La FNSEA et Jeunes agriculteurs sont très remontés contre les députés membres de la commission du développement durable qui s’est réunie les 6 et 7 mai derniers. Lors de l’examen de la proposition de loi visant à lever les contraintes à l'exercice du métier d'agriculteur, portée par les sénateurs Laurent Duplomb (LR, Haute-Loire) et Franck Ménonville (UC, Meuse), ils ont vu tous leurs espoirs douchés et « balayés en quelques heures », indique un communiqué de presse du 7 mai. « Pire, cette loi qui devait lever les entraves à l’exercice du métier d’agriculteur, ajoute de la complexité et de nouvelles contraintes ! Les attentes des agriculteurs étaient fortes, leur déception est immense et leur réaction sera à la hauteur de cette trahison », poursuivent les deux syndicats.

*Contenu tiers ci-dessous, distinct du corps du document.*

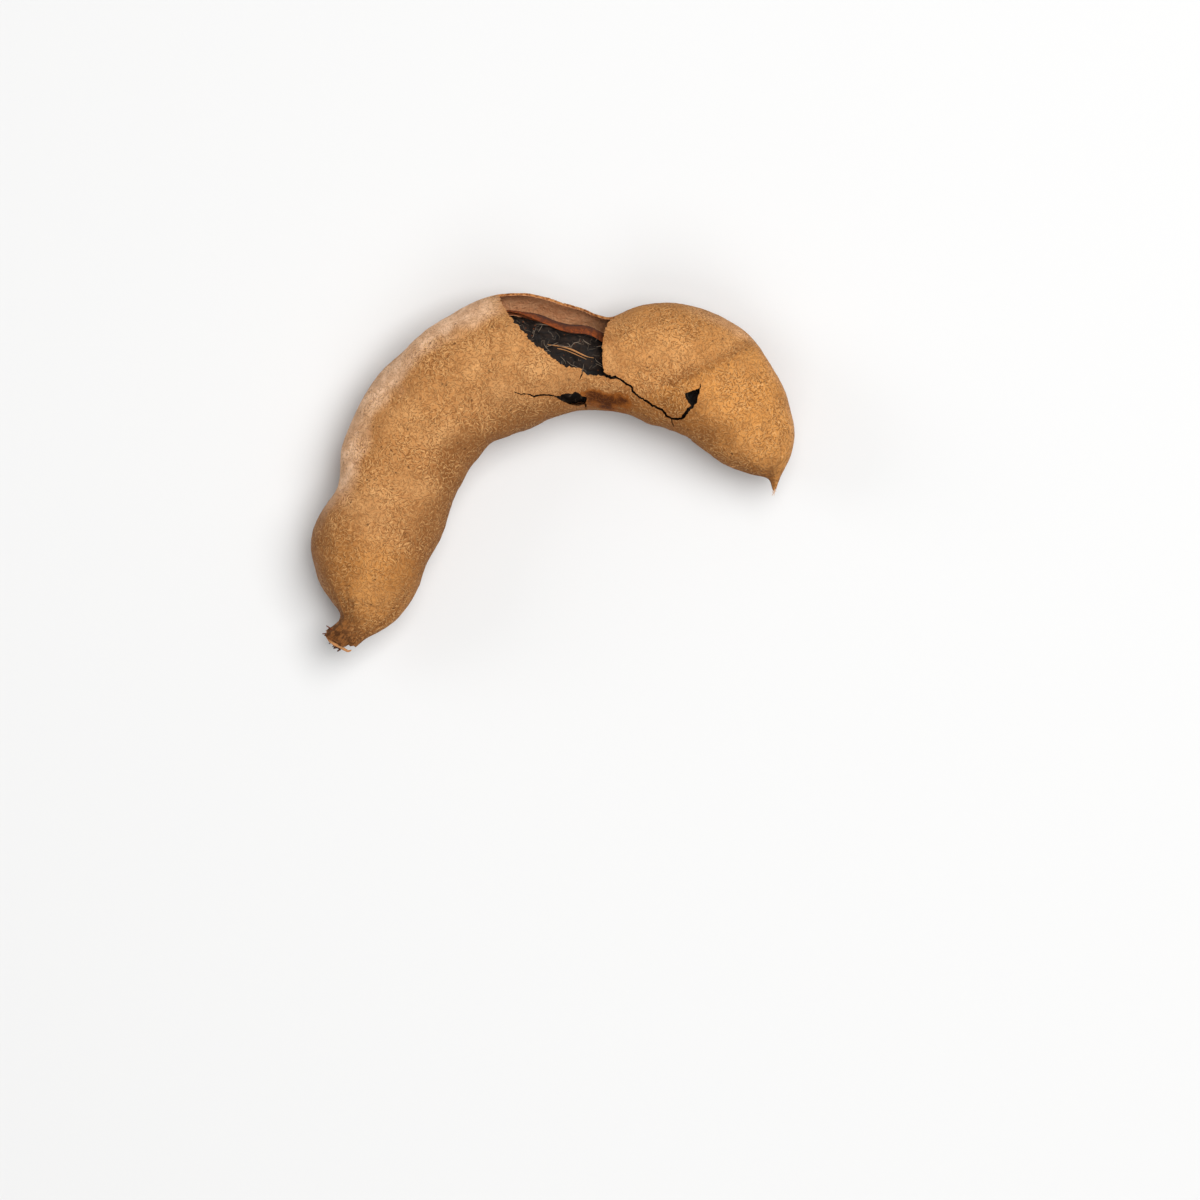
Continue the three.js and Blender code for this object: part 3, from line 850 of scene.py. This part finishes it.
def torn_end(random):
    """The fibres where the stalk has come off: a dark frayed plug, spikes, and a strip peeled across them."""
    plug, spikes = [], []
    out = place(station_at(0), [0], [0])[0] - place(station_at(1.5), [0], [0])[0]
    out /= np.linalg.norm(out)
    for i in range(30):
        turn = 2.4 * i
        radial = math.sqrt((i + 0.5) / 30)
        distance = np.array([7.5, 5.0, 3.2, 2.0])
        spread = np.array([0.5, 1.0, 1.35, 1.6]) * radial
        line = place(station_at(distance), np.cos(turn) * spread, np.sin(turn) * spread)
        tip = line[-1] + out * random.uniform(-0.2, 0.7) + random.normal(size=3) * 0.22
        line = wander(resample(np.vstack([line, tip]), 14), 1.2, 0.25, 90 + i)
        plug.append(tube(line, np.linspace(0.34, 0.12, 14), 6))
    for tip in ([-46.6, -31.7, 11.0], [-47.2, -33.2, 10.2], [-45.9, -32.9, 11.9]):
        root = place(station_at(np.array([4.0])), [0.8], [0.9])[0]
        line = resample(np.array([root, (root + tip) / 2 + (0, 0, 0.4), tip]), 12)
        spikes.append(tube(wander(line, 1, 0.15, 97), np.linspace(0.34, 0.1, 12), 6))
    strip = [
        (-46.5, -33.8, 11.2), (-45.8, -34.7, 12.0), (-45.0, -35.3, 12.4), (-43.6, -35.9, 12.4),
        (-42.7, -36.5, 12.0), (-42.0, -36.9, 11.6), (-41.4, -36.6, 11.5),
    ]
    line = resample(np.array(strip), 30)
    share = np.linspace(0, 1, 30)
    return plug, spikes, [ribbon(line, 0.25 + 0.45 * np.sin(np.pi * share) ** 0.7, 0.22)]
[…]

Ils « appellent immédiatement leurs réseaux à se mobiliser pour aller à la rencontre de l’ensemble des députés pour les convaincre de revenir à la raison », et « se préparent dès à présent à des actions syndicales pour faire respecter les engagements ».« L’exaspération qui a conduit aux grandes manifestations de l’hiver 2024 reste intacte », insiste le communiqué de presse.